Family Confidential featured in Sunday Times, Perth

19 Feb 2012

Inside House of Heytesbury
Family find peace after tragic loss
by Maria Noakes

PETER Holmes a Court, the son of the late WA billionaire Robert, has revealed the torment he suffered at the hands of schoolyard bullies. Speaking to The Sunday Times, Mr Holmes a Court said he became a target of "unwanted attention" because of his father's reputation as one of Australia's most feared and respected businessmen.

"It did have a strange magnetic effect on every schoolyard bully," he said. In ABC's documentary series Family Confidential, the oldest son of Robert and Janet Holmes a Court said he had endued "some pretty systemic bullying" because of his father's fame and fortune.

"You haven't got attention because you kicked a goal on the weekend for the football team, you've got attention because your dad's done something none of the kids really understand," he said. But it was a small price to pay for the privileged upbringing his parents provided for him and his three siblings, Paul, Simon and Catherine, he said.

"I had such a blessed childhood. The media spotlight was a cost of benefits on the other side of the ledger. Media was not like it is today, by the way. There were no celebrity magazines taking photos of kids on the way to school.” The new documentary, which airs on Thursday, lifts the lid on the Holmes a Court family and the private struggles and heartaches of one of WA's wealthiest dynasties. Mrs Holmes a Court reflects on the tragic and sudden death of her husband.
Peter, who is based in Switzerland and owns part of the rugby league team South Sydney Rabbitohs with actor Russell Crowe, told The Sunday Times Robert was a "wonderful friend, father and mentor" who was "amazingly intelligent, thoughtful and often bloody funny".

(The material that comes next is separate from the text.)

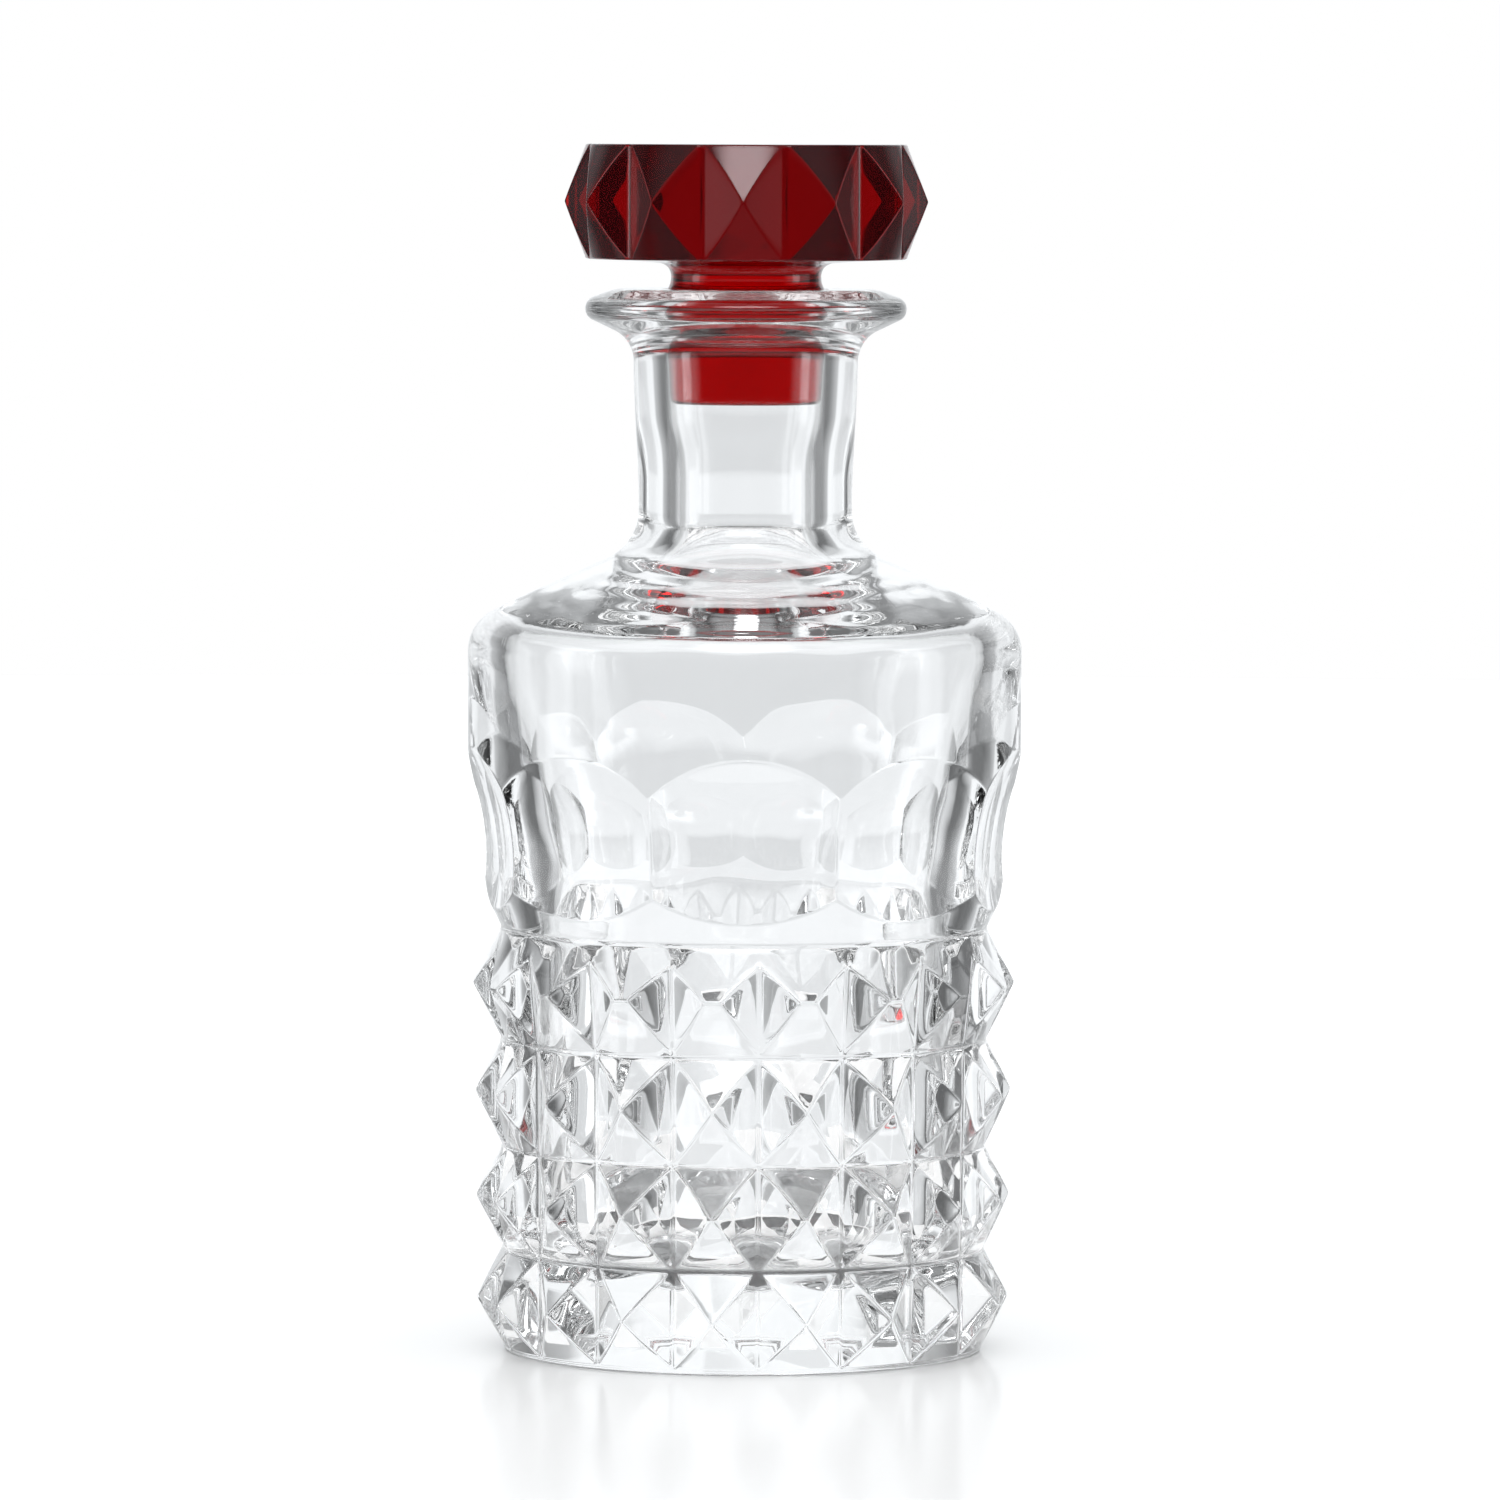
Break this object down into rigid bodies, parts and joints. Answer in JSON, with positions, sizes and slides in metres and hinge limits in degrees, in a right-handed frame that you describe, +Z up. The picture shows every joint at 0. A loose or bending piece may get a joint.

He also revealed he was considering moving back to Perth. "Over Christmas my brother Paul invited me to Perth. My first reaction was that WA is really different from the rest of Australia," Peter said. "My second thought was I would love to live in WA again. I felt really good being there.”

The warts-and-all film paints a picture of a family who have only just come to terms with Robert's legacy. A shrewd businessman, he was one of Australia's richest men but he died of a heart attack aged just 53 in 1990. He left no will, forcing his wife and the children to untangle a complex web of debt and assets. In the days, months and years after the patriarch’s death, dividing the assets and determining who would ultimately take control of the family business, Heytesbury Holdings, proved problematic. In the documentary, Peter describes the financial power struggle within the family as divisive.

"Any chance of us being connected emotionally was blown up by other priorities always getting in the way," he
said. His mother said: "That was hell because it was like war with your own family.” But more than 20 years after Robert's death, the film paints a poignant picture. With the blessing of his mother and siblings, Paul now has sole ownership of Heytesbury Holdings.

"My father had been a lawyer who made wills for other people. I believe he knew what he was doing as he knew the law would divide things equitably," Peter told The Sunday Times. "He gave us flexibility to go our own ways at the appropriate time. I am thankful for that and have enjoyed the entrepreneurial pursuits I have been able to take on. "I've also been able to enjoy watching my brother (Paul) take over the family company and watch him do a great job. This to me is a very satisfactory outcome. It took some time, but perhaps that has actually helped.”